Task to carry out
Restate verbatim the lines between the one holding "Recreate this object" and the one holding "DISC_Y = 11.5", both included, and no others.

** Start of Exercise materials **

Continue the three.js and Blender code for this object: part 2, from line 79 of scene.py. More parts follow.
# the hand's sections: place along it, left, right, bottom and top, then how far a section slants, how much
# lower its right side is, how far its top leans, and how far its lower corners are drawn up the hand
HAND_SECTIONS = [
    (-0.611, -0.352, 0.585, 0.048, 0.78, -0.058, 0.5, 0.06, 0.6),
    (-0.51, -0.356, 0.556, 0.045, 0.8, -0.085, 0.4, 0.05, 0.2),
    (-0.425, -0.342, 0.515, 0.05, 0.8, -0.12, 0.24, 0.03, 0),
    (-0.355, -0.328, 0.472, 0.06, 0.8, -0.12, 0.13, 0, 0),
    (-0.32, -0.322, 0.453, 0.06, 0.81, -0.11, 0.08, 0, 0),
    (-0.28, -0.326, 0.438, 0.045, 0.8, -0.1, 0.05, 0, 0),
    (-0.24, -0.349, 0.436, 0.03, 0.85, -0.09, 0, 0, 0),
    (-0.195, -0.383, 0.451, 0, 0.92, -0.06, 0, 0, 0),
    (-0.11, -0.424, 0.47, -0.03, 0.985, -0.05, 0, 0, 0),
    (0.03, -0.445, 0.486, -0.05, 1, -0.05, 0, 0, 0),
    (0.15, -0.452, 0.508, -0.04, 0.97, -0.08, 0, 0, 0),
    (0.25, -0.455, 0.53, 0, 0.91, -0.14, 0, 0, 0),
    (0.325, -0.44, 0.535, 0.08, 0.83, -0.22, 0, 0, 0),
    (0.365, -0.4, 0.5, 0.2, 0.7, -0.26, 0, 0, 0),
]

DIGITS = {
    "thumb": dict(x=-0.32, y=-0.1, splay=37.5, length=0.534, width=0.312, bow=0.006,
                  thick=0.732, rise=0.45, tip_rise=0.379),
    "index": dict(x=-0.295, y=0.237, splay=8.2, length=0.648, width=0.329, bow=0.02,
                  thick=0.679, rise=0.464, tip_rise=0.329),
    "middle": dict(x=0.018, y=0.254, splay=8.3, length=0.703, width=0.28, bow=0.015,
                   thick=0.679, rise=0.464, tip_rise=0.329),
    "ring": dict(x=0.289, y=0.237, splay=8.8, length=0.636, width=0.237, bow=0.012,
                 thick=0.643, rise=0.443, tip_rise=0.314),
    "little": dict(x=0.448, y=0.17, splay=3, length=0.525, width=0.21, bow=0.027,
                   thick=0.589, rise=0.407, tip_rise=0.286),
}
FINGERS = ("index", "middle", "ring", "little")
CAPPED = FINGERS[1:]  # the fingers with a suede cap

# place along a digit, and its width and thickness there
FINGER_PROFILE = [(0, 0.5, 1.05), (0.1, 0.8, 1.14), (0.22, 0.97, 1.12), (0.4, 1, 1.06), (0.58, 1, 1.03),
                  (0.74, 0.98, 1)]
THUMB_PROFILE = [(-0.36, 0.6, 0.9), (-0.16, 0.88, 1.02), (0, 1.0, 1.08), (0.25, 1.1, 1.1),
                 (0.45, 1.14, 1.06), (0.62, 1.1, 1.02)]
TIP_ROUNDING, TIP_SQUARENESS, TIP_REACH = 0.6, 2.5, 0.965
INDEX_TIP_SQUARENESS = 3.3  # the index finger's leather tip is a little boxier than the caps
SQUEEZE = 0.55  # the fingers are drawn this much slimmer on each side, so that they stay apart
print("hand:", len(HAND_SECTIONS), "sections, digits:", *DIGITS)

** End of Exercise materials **
** Start of Exercise materials **

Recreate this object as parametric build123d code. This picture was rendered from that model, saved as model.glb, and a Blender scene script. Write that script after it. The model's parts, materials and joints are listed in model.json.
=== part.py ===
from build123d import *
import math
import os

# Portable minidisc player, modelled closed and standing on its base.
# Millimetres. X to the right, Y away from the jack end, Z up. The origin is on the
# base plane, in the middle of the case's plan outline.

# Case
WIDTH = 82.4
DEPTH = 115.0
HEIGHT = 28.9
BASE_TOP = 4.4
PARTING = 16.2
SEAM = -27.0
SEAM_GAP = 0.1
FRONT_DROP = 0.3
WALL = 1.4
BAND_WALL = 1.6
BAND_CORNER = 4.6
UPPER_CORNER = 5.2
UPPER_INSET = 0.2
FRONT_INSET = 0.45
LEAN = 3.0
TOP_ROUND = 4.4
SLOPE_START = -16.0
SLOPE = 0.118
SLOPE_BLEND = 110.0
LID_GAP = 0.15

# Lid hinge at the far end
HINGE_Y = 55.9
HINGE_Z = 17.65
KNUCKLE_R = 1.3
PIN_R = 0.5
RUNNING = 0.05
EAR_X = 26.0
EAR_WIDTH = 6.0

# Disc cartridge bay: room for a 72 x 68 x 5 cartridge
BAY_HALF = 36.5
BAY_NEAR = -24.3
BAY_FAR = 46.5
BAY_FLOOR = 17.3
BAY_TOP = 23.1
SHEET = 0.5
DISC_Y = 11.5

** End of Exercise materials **
** Start of Exercise materials **

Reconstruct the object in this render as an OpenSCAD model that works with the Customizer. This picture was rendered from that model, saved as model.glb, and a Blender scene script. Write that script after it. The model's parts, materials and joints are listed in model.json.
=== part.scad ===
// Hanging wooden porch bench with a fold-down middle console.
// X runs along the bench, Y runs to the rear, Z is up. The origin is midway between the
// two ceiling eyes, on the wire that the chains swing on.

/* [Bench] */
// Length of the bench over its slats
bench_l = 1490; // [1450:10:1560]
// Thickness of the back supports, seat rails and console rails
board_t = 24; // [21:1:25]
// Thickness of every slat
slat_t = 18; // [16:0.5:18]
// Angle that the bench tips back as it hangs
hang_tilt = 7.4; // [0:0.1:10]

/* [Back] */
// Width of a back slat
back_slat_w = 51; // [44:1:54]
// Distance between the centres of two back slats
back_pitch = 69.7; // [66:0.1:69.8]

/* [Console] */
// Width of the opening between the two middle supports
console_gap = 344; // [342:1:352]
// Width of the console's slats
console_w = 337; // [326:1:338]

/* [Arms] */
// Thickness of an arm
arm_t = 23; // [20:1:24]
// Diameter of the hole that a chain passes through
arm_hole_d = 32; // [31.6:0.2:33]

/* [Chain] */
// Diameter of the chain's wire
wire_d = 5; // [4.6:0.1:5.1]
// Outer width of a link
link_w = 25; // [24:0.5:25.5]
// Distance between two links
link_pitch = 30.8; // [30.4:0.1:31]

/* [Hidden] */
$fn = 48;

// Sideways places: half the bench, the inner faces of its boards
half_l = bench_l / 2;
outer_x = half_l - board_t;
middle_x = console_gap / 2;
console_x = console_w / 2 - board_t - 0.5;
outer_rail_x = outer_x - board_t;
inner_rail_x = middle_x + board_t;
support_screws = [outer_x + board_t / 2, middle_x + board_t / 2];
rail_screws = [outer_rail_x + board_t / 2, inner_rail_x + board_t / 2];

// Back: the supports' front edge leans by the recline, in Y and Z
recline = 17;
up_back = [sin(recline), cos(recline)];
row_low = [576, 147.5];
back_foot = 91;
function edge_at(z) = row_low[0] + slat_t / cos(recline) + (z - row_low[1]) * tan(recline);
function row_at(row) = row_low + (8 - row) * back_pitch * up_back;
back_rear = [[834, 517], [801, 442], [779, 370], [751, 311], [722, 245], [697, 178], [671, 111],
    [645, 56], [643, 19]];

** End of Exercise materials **

Solution
Recreate this object as parametric build123d code. This picture was rendered from that model, saved as model.glb, and a Blender scene script. Write that script after it. The model's parts, materials and joints are listed in model.json.
=== part.py ===
from build123d import *
import math
import os

# Portable minidisc player, modelled closed and standing on its base.
# Millimetres. X to the right, Y away from the jack end, Z up. The origin is on the
# base plane, in the middle of the case's plan outline.

# Case
WIDTH = 82.4
DEPTH = 115.0
HEIGHT = 28.9
BASE_TOP = 4.4
PARTING = 16.2
SEAM = -27.0
SEAM_GAP = 0.1
FRONT_DROP = 0.3
WALL = 1.4
BAND_WALL = 1.6
BAND_CORNER = 4.6
UPPER_CORNER = 5.2
UPPER_INSET = 0.2
FRONT_INSET = 0.45
LEAN = 3.0
TOP_ROUND = 4.4
SLOPE_START = -16.0
SLOPE = 0.118
SLOPE_BLEND = 110.0
LID_GAP = 0.15

# Lid hinge at the far end
HINGE_Y = 55.9
HINGE_Z = 17.65
KNUCKLE_R = 1.3
PIN_R = 0.5
RUNNING = 0.05
EAR_X = 26.0
EAR_WIDTH = 6.0

# Disc cartridge bay: room for a 72 x 68 x 5 cartridge
BAY_HALF = 36.5
BAY_NEAR = -24.3
BAY_FAR = 46.5
BAY_FLOOR = 17.3
BAY_TOP = 23.1
SHEET = 0.5
DISC_Y = 11.5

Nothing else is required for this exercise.